__GIVEN REQUEST__:
Look below. Copy each line that has "materials" in it.

[START OF AVAILABLE DATA]

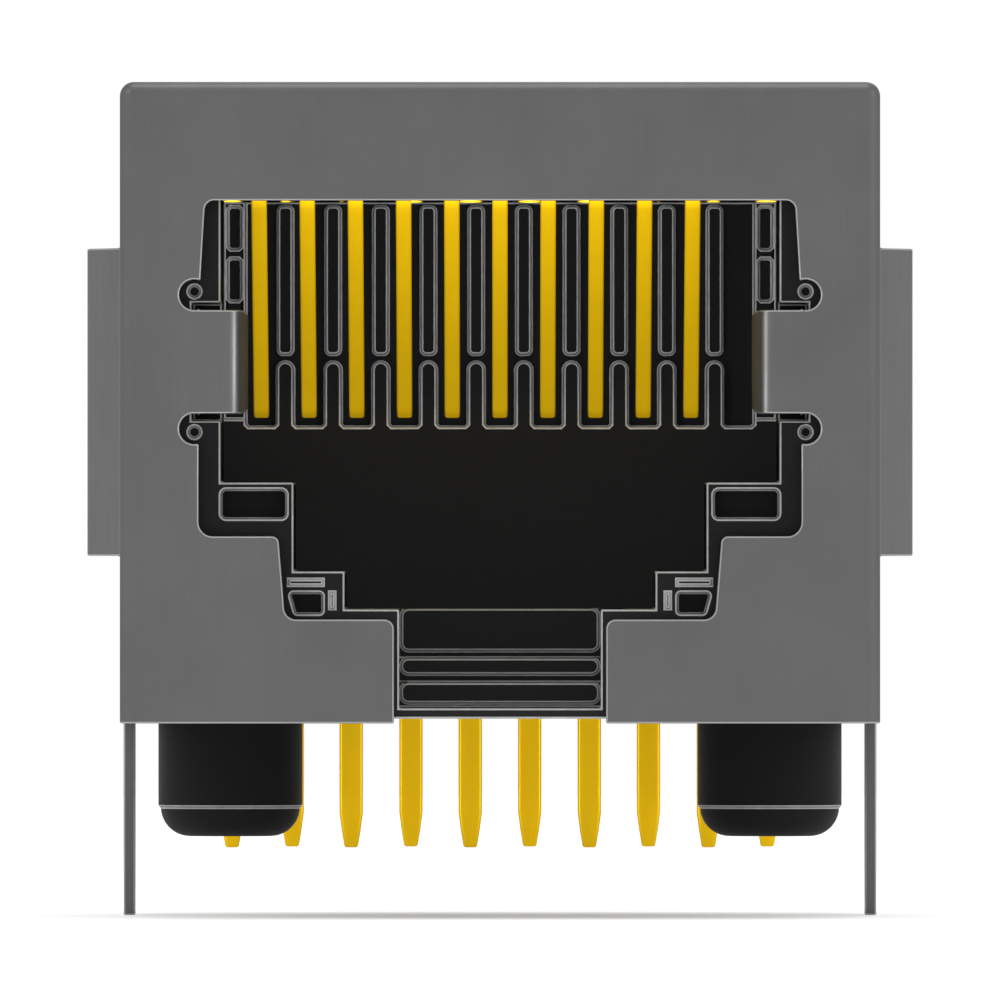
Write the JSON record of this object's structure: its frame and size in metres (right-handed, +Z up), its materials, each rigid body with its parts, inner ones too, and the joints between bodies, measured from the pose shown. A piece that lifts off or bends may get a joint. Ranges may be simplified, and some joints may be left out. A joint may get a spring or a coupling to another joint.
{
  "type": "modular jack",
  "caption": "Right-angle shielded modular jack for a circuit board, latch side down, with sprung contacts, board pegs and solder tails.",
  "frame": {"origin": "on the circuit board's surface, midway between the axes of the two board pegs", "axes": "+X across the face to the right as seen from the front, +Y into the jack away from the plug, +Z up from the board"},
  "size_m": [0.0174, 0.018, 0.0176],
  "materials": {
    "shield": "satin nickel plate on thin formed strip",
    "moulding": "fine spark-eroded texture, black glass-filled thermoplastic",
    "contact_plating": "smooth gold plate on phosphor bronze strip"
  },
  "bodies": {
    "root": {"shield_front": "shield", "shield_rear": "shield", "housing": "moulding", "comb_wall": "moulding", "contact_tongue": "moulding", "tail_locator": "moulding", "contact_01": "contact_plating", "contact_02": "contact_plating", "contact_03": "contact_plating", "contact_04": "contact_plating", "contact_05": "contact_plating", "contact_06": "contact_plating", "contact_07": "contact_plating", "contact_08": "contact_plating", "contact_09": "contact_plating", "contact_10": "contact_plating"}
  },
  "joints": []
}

[END OF AVAILABLE DATA]

__ANSWER FOR THE TASK__:
Write the JSON record of this object's structure: its frame and size in metres (right-handed, +Z up), its materials, each rigid body with its parts, inner ones too, and the joints between bodies, measured from the pose shown. A piece that lifts off or bends may get a joint. Ranges may be simplified, and some joints may be left out. A joint may get a spring or a coupling to another joint.
  "materials": {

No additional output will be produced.